Key Takeaways
Powered by lumidawealth.com
- Private-equity firms now control ~20% of US annuity reserves, up from just 2% in 2011, reshaping insurance investing.
- PE-backed insurers rely heavily on private credit and leverage, while Berkshire prioritizes conservatism and liquidity.
- Regulators are increasingly scrutinizing complex, illiquid insurance portfolios.
- Buffett’s insurance model remains difficult to replicate—and may prove more resilient in downturns.
What Happened?
Private-equity firms such as Apollo and KKR have aggressively expanded into insurance, particularly annuities, using predictable long-term liabilities to deploy capital into higher-yielding private credit. This has driven a sharp rise in PE control of annuity reserves and transformed insurance into a key funding source for private markets.
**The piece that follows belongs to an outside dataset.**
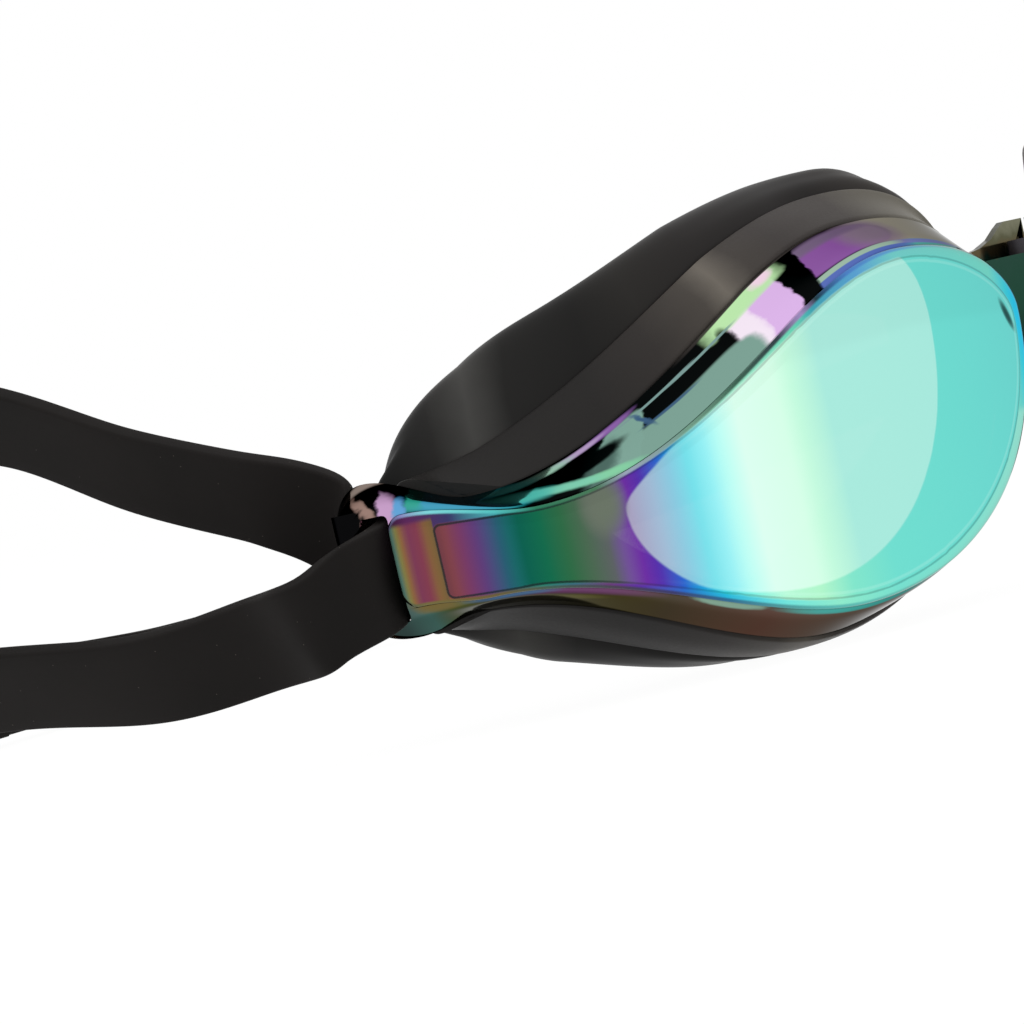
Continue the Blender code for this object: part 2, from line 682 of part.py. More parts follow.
def main():
    clear_scene()
    right = {"lens_right": lens("lens_right"),
             "seal_band_right": seal_band("seal_band_right"),
             "face_seal_right": face_seal("face_seal_right")}
    left = {name.replace("right", "left"): mirrored(part, name.replace("right", "left"))
            for name, part in right.items()}
    bridge = nose_bridge("nose_bridge")
    strap_right = strap_band("strap_right", "right", REAR_Y - 1.5 * LAYER, REAR_Y + 0.5 * LAYER)
    blank = strap_band("strap_left_blank", "left", REAR_Y - 0.5 * LAYER, REAR_Y + 1.5 * LAYER)
    strap_left = mirrored(blank, "strap_left")
    bpy.data.objects.remove(blank, do_unlink=True)
    slide = adjuster("strap_adjuster")

    root = pivot("goggles", 0, 0, None)
    hang(bridge, root)
    bar = bar_frame()[0]
    for side, unit, strap in ((-1, right, strap_right), (1, left, strap_left)):
        word = "right" if side < 0 else "left"
        cup = pivot("bridge_pivot_" + word, side * SOCKET_X, SOCKET_Y, root)
        for part in unit.values():
            hang(part, cup)
        loop = pivot("bar_pivot_" + word, -side * bar.x, bar.y, cup)
        hang(strap, loop)
        if side < 0:
            hang(slide, loop)
    place_frame(root, [bridge, slide, strap_right, strap_left, *right.values(), *left.values()])


main()
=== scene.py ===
"""Swim goggles: mirrored lenses in firm and soft seals, a clip-in nose bridge and a split strap.

Lengths are in metres. The lenses face -Y, the wearer's right is at -X and +Z is up.
"""
import math
import bpy
from collections import namedtuple
from functools import partial
from mathutils import Matrix, Vector
from mathutils.kdtree import KDTree


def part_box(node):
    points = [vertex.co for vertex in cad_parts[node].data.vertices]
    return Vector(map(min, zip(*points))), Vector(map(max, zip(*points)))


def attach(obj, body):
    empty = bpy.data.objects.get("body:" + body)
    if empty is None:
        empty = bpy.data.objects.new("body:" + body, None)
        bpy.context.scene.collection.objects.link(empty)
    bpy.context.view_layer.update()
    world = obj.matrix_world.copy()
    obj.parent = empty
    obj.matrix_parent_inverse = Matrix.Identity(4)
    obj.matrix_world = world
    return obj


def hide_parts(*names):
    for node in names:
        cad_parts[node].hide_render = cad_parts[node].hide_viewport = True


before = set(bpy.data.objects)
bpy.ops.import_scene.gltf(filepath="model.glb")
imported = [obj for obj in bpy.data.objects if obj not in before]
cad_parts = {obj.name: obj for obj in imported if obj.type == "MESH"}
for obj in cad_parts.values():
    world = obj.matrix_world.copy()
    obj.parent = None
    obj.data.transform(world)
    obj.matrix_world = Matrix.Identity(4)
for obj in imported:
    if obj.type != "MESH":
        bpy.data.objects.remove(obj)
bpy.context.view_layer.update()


# ================================================================ studio
# A seamless white sweep under soft boxes, and a long lens close to the wearer's right temple.
# The goggles stand on their two seals and the rear keeper, and the camera is rolled to suit.

CAMERA_AIM = Vector((-0.0702, -0.0676, 0.0196))
CAMERA_FROM = (-53.35, 1.63)        # azimuth and elevation, in degrees
CAMERA_ROLL = -12.98
CAMERA_DISTANCE = 0.400
CAMERA_LENS = 150.6
AIR_LIGHT = 0.45                    # the white air, as it lights matt surfaces
PAPER_GLOW, PAPER_GLOW_SHARE = 1.05, 0.92
SWEEP_HALF = 3.0
# Azimuth, elevation, distance, width and height, and power
SOFT_BOXES = {"overhead box": (-30, 74, 0.9, (1.1, 0.8), 2.8),
              "temple box": (-110, 30, 0.8, (0.75, 0.7), 1.6),
              "front box": (10, 20, 0.9, (0.75, 0.6), 1.4)}


def facing(azimuth, elevation):
    """Unit vector from the goggles toward a place round them, as angles in degrees."""
    a, e = math.radians(azimuth), math.radians(elevation)
    return Vector((math.sin(a) * math.cos(e), -math.cos(a) * math.cos(e), math.sin(e)))


def srgb(code):
    """Opaque linear colour from an sRGB hex code."""
    values = [int(code[i:i + 2], 16) / 255 for i in (0, 2, 4)]
    return (*[v / 12.92 if v <= 0.04045 else ((v + 0.055) / 1.055) ** 2.4 for v in values], 1)


def add_node(tree, kind, inputs=(), stops=(), **properties):
    """Add a node. Its inputs, in order or by name, are constants, hex colours, other nodes or
    their outputs. Stops are the places and hex colours of a colour ramp."""
    node = tree.nodes.new("ShaderNode" + kind)
    for name, value in properties.items():
        setattr(node, name, value)
    for name, value in inputs.items() if isinstance(inputs, dict) else enumerate(inputs):
        if isinstance(value, bpy.types.Node):
            value = next(output for output in value.outputs if output.enabled)
        if isinstance(value, bpy.types.NodeSocket):
            tree.links.new(value, node.inputs[name])
        else:
            node.inputs[name].default_value = srgb(value) if isinstance(value, str) else value
    for index, (place, code) in enumerate(stops):
        band = node.color_ramp.elements
        stop = band[index] if index < 2 else band.new(place)
        stop.position, stop.color = place, srgb(code)
    return node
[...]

By contrast, Berkshire Hathaway—long the archetype of insurance-funded investing—has taken a very different approach. Under Warren Buffett and longtime insurance chief Ajit Jain, Berkshire has deliberately reduced exposure to life insurance and annuities, citing unattractive risk-reward dynamics. Instead, Berkshire focuses on conservative underwriting, maintaining large capital buffers and deploying “float” opportunistically rather than maximizing leverage or yield.
Why It Matters?
For investors, the divergence highlights a fundamental philosophical split in insurance-based investing. Private-equity-backed insurers aim to optimize returns by pushing into less liquid, higher-yield assets, benefiting in stable or strong economic conditions but increasing vulnerability to credit stress and regulatory pushback.
Berkshire’s model sacrifices near-term yield for long-term optionality and resilience. Its unusually low leverage, excess capital, and disciplined underwriting allow it to step in during crises—often on highly favorable terms—when competitors are constrained. As regulators scrutinize private credit valuations and capital adequacy, Buffett’s approach may appear increasingly differentiated, particularly in a downturn.
What’s Next?
The key test will come in the next economic slowdown. Ajit Jain has warned that PE-run insurers may perform well in good times but face regulatory and financial strain when losses rise. Increased oversight of private credit ratings and capital buffers could pressure returns for PE-backed insurers.
Meanwhile, Berkshire is entering a leadership transition, adding uncertainty around succession but not strategy. If market stress emerges, Buffett’s conservative insurance playbook—ample liquidity, disciplined risk-taking, and patience—could once again prove difficult for Wall Street’s more aggressive imitators to match.